The digital advertising industry is one driven by jargon. We all seem to speak a secret language that outsiders can’t understand. The challenge, however, is that the marketing landscape is evolving really, really quickly. Given the speed at which companies in that ad industry are changing, it’s important that we take a step back and regroup on our definitions. Let’s start with outstream.

Here’s a quick definition.

Long story, short

  • It’s a subset of native
  • It takes place outside of a traditional video player (vs. in-stream, which takes place within a video player)
  • It fits into editorial streams nicely
  • It often runs for an allotted amount of time, yet in many cases is still user-controlled
  • It can be customized to run long-form video

Role in the native advertising ecosystem

When your company produces a piece of branded content, there are numerous distribution opportunities. You’ll want to share that content with as wide an audience as possible—through social media, owned content channels, and content recommendation ads. You can also run that same content on a focused set of publishers that appeal to your exact target audience. Outstream enables targeting at the publisher-level.

Above all, outstream is user experience driven. It is less interruptive than pre-roll and provides more opportunities for engagement. Both sharing and interactive banners are possible to create. Outstream video can help support lead generation with integrated sign-up prompts. Marketers can even layer-in third-party data sources to create a comprehensive buyer journey picture.

Benefits

The benefits of outstream are similar to native advertising as a whole. The goal is to provide a compelling user experience through storytelling: audiences should step away feeling engaged. Native doesn’t feel like a sales push.

Outstream takes native a step further. A recent (anonymous) Giant Media customer case study explains why:

A large personal health and fitness company recently launched a campaign, featuring creative across 13 regions. The complexity? Branding in each region needs to be different. Using the targeting capabilities that are possible with outstream, the advertiser tested the performance of its creatives in different geographies. From there, the company had a vantage point into its most engaged audiences. By doubling down on targeting these audiences, the advertiser was able to improve overall campaign performance.

Outstream is not only a promotion tool. Because it is engagement-driven, it is an opportunity for audience research and discovery. You can better-understand your highest value segments.

Getting Started

Creative targeting is the heart of a successful outstream campaign. There are several steps that an advertiser should take before choosing a marketing channel or implementing a distribution strategy:

  • Define your audience upfront. Design your content and distribution strategy to find these ideal viewers.
  • Refine that audience even further.
  • Create a piece of content that your audience would value watching. Focus on telling a compelling story–imagine that what you’re creating is a narrative and not an ad.
  • Define your marketing use cases for that single piece of content. Build out your distribution strategy. Commit to running a small test.
  • Expect, before you launch your first campaign, to commit to a process of testing and iteration. You’ll make process-related improvements over time. Don’t expect your first campaign to be perfect–even if you’re successful, there will still be areas to improve.

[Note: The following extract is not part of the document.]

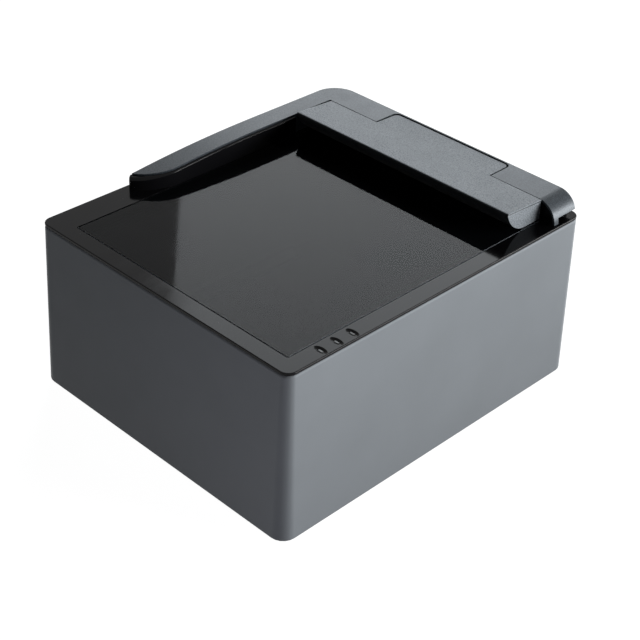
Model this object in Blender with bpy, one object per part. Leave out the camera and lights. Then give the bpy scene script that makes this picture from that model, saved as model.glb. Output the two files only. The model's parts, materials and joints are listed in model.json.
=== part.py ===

Choosing the Right Partner

Look for data-driven outstream partners and solutions. Companies with campaign experience can translate insights from past initiatives into future distribution strategies. In other words: learn from other marketers that were once exactly where you are now. Along the way, you’ll also improve the precision in your targeting.

The opportunity in the market is new. Choose a partner that can evolve with you over time.